Tisch und Bett
Nach Literaturverfilmungen von Ray Bradburys „Fahrenheit 451“ (1966), Cornell Woolrichs Kriminalromanen „Die Braut trug schwarz“ (1967) und „Das Geheimnis der falschen Braut“ (1968) sowie dem auf den Dokumentationen eines Arztes beruhenden Drama „Der Wolfsjunge“ (1970) war François Truffaut ein etablierter und gefeierter Regisseur auch über Frankreichs Grenzen hinaus. Allerdings forderte die schnelle Abfolge dieser Produktionen ihren Tribut. Truffaut fühlte sich erschöpft, trennte sich von Catherine Deneuve und begab sich wieder in vertrautes Terrain, indem er mit „Tisch und Bett“ (1970) seinen beliebten Antoine-Doinel-Zyklus fortsetzte.
Inhalt:
Nachdem Antoine Doinel (Jean-Pierre Léaud) und Christine Darbon (Claude Jade) in „Geraubte Küsse“ zunächst noch nicht recht wussten, wie sie zueinanderstehen und erst zum Ende hin ein Paar wurden, sind sie mittlerweile miteinander verheiratet und leben in einer gemeinsamen Wohnung, in der Christine Geigenunterricht gibt, während Antoine im Hinterhof Blumen für einen Laden an der Straße einfärbt und darauf hofft, eines Tages das perfekte Rot für seine Nelken zu finden.

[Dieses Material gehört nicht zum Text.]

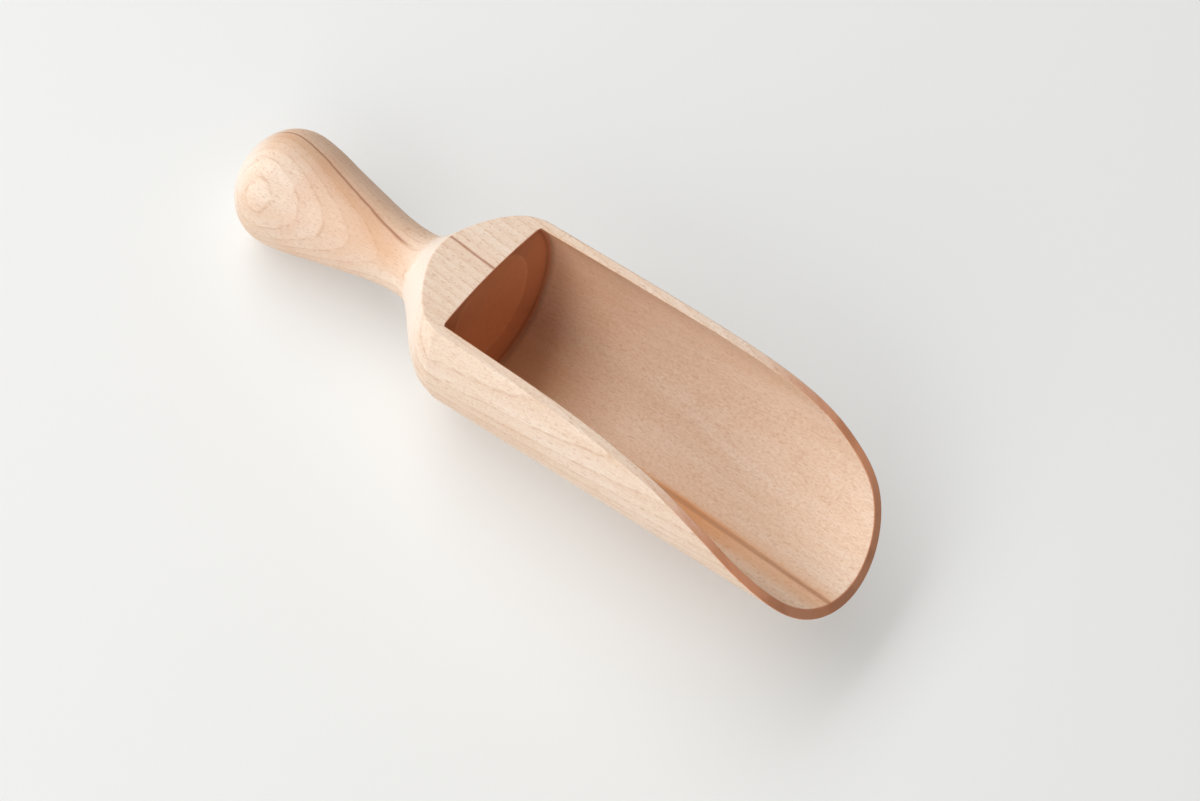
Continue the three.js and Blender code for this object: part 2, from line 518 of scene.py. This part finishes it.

Zu Christines Eltern (Claire Duhamel, Daniel Ceccaldi) besteht nach wie vor ein guter Kontakt; man besucht sich zum Essen und spricht über Alltägliches.
Das Leben des jungen Ehepaars wird allerdings auf eine harte Probe gestellt, als Christine schwanger wird und Antoine sich in die junge Japanerin Kyoko (Hiroko Berghauer) verliebt, die er bei seinem neuen Job kennenlernt, bei dem er Modellboote durch einen Miniaturhafen manövriert. Als Christine das Krankenhaus mit ihrem Sohn Alphonse verlässt, erfährt sie von der Affäre ihres Mannes und setzt ihn vor die Tür…
Kritik:
Auch wenn sich Antoine und Christine ihrer Gefühle füreinander sicher zu sein scheinen, hat sich in ihrer Beziehung wenig geändert. Christine ist die weitaus reifere Persönlichkeit, die ihren Platz im Leben gefunden hat und rationale Entscheidungen fällt. Antoine dagegen scheint sich noch immer in einem Übergangsstadium zu befinden, denn eigentlich strebt er eine Karriere als Schriftsteller ein, und da diese ihm offensichtlich versagt bleibt, hangelt er sich von einem frustrierenden Gelegenheitsjob zum nächsten, überträgt seine Hoffnung auf eine Schriftstellerkarriere auf seinen Sohn und versucht, der Langeweile seines Lebens zu entfliehen.
Da sich die Ehe zwischen Christine und Antoine eher wie eine freundschaftliche Beziehung anfühlt, in der ihm die Leidenschaft fehlt, fühlt er sich schnell zur exotischen Japanerin Kyoko hingezogen, von der er allerdings ebenfalls schnell gelangweilt ist und sich während eines gemeinsamen Restaurantbesuchs sogar dreimal telefonisch bei Christine darüber beschwert, bis Kyoko die Reißleine zieht.
Truffaut hat den vierten Film seines Antoine-Doinel-Zyklus in sehr beengten Räumen inszeniert, die Kamera immer dicht bei seinen Figuren, die die unterschiedlichsten Charaktere abbilden. Da ist der Nachbar, der aus Protest, dass General Pétain nicht im Parthenon beigesetzt wurde, seit 25 Jahren seine Wohnung nicht verlassen hat; ein geheimnisvoller Mann, der wortlos durch den Hof streift, wird für einen „Würger“ gehalten, entpuppt sich aber als gefeierter Varietée-Star des Fernsehens entpuppt; ein Schnorrer pumpt sich regelmäßig bei Antoine Geld, der es ihm ohne zu zögern gibt; eine ältere, verheiratete Kellnerin versucht immer wieder, Antoine ins Bett zu kriegen; und dann ist da noch das ältere, sich ständig streitende Paar in der Wohnung nebenan.
Truffaut setzt diese episodenhaften Momente und Figuren virtuos aneinander, seziert auf vergnügliche Weise das Seelenleben der Menschen und ihrer Beziehungen zueinander, spart nicht an Bezügen zu seinen eigenen früheren Filmen oder Balzac, und vor allem stimmt die Chemie zwischen Jean-Pierre Léaud und Claude Jade, die neun Jahre später in „Liebe auf der Flucht“ noch ein letztes Mal als Antoine und Christine vor der Kamera vereint sind.